A l’échelle d’une ville comme Poitiers, les choses sont plus problématiques : l’espace public est « contraint » par des « interdictions » comme celle de la prohibition de l’alcool dans la rue. Les étudiants sont obligés de se replier dans les appartements et de « se cacher », du fait de « libertés amoindries ». Pourtant, la ville est vue comme étant plus « conviviale » que le campus le soir : « on préfère se retrouver en ville que d’aller en Cité U parce que c’est très triste et qu’il n’y a pas d’ambiance ». Dans ce contexte, l’aménagement de la place de l’hôtel de ville fait problème :

« Des critiques ont pu être émises : on se retrouve avec une grande place vide et minérale. C’est très froid. On constate que les jeunes ont besoin de convivialité et de pouvoir s’approprier des lieux d’une autre manière. On voit aussi que des lycéens se retrouvent dans de petits endroits plus confinés qui deviennent des lieux de rencontre, des lieux un peu de “squat” où ils se retrouvent entre potes. Et il y a cette grande place qui reste déserte. »

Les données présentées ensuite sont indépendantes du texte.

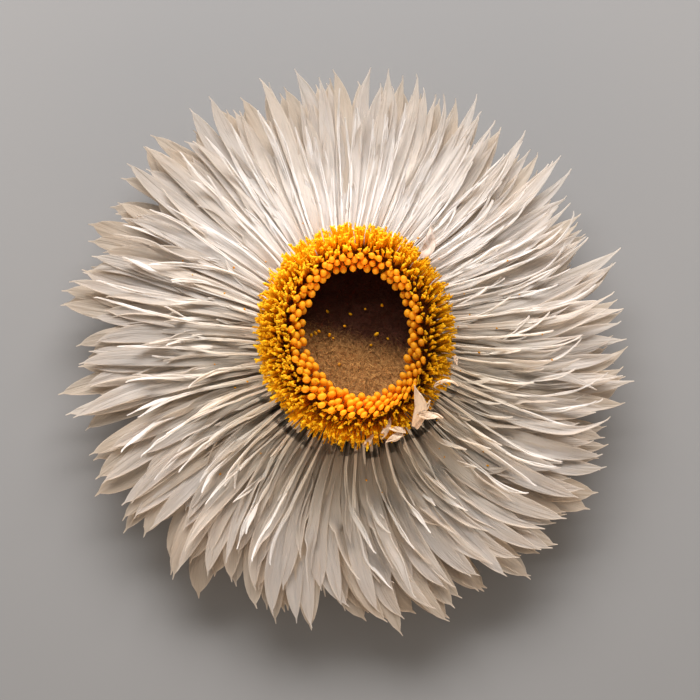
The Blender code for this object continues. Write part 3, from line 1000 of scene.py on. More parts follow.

Il faut aussi comprendre la temporalité dans laquelle sont les étudiants : une année scolaire est très courte et il leur est difficile de développer un projet dans ce temps là. Certains font volontairement l’impasse sur les demandes de subvention à cause des délais imposés. Et, pour eux, faire une démarche pour avoir l’autorisation d’organiser un événement dans l’espace public relève de la mission impossible. (…) C’est ce qui explique que les jeunes présentent de nombreuses demandes dans le cadre du festival Les Expressifs. C’est l’une des rares occasions pour eux d’avoir accès à l’espace public. L’association Poitiers Jeunes se charge des demandes d’autorisation et de construire un cadre qui permet d’accueillir des projets artistiques, avec des moyens scéniques et techniques mais aussi un accompagnement professionnel. Malheureusement, Poitiers Jeunes ne peut pas satisfaire toutes les demandes reçues chaque année. En conclusion, on peut dire que l’un des rôles essentiels de l’association est aujourd’hui de mettre à disposition des jeunes de l’espace pour favoriser leur expression.